Christians continue to be forcefully evicted, and imprisoned in defamation of religion cases. Churches still require the president’s consent to build or reconstruct. Damaged churches, which the military promised to rebuild, have not been rebuilt. Copts in Libya are being kidnapped and slaughtered with no serious concern or reaction by Church or state.
Rather than speak inclusively to spread love and tolerance, the Pope went on to support the constitutional referendum, discredit human rights, attack atheism, call for segregation of boys and girls, and jump on the state’s bandwagon of witch-hunts.
The Church turned to a new loveless creed that mimics the state’s in praise of rulers rather than the Almighty. Numerous priests have been reciting it. Anba Bola declared Al-Sisi as the Christ he saw when he visited the church on Christmas Eve. Father Makary Younan has also claimed that Al-Sisi was a saviour, prophesied in the book of Isiah. Much earlier, a priest called Boules Ewaida declared his passionate love for Al-Sisi and excused the women for being in love with him. Besides bordering on the delusional, these statements can be regarded by many Copts as blasphemous.
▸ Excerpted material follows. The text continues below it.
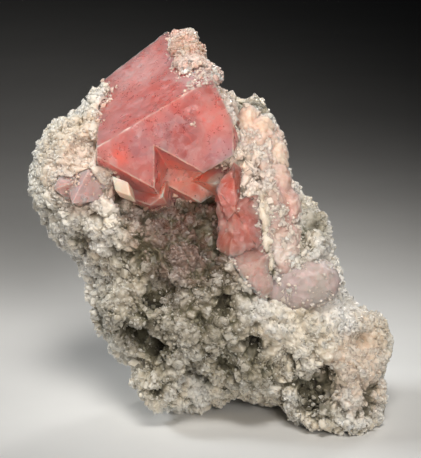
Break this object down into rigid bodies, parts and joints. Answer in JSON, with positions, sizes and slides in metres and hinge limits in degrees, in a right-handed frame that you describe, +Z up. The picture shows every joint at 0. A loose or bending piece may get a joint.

As an effect of political calculations, the Church has wandered its farthest from Christian teachings. Appeasing the regime in every way may cost the Church leverage over politicians, and if it is done at the expense of Christian beliefs, it may cost the Pope control over the Church’s constituency. The Pope will need to stand for something other than the state, because by standing with injustice, he betrays his post and his Church’s denomination. It would be far better for the Pope to stand up for Christian principles than to continue these political manoeuvres.
It is unfair to single out the Pope, because a majority of the Coptic community stands in line with his positions. It is also important to recognise that this is a community that has much to fear, having been discriminated against for so long. It is a community trying to survive, even at the expense of justice. Yet in a way, this survival has cost the community its soul.
How can we give credence to a Church that has lost its spirit? There is nothing spiritual in excusing injustices and propagating false narratives. In the same chapter of Corinthians the closing lines read: “These three remain; hope, faith and love but the greatest of these is love.”
In Pope Tawadros’ Church, this love cannot be found, replaced by self-interest and survival. The words of the church become a clanging cymbal. These are not motivations to blame, yet they have caused the Church to drift from church teachings and Christian faith. This faith preached the value of love above all others, even faith, so much so that it boldly claimed that God is love. I look before me at a community devoid of love, worshiping a brass calf, and full of fear. And if love, praise and glory is what you give God, why does the Church give to Caesar what is God’s?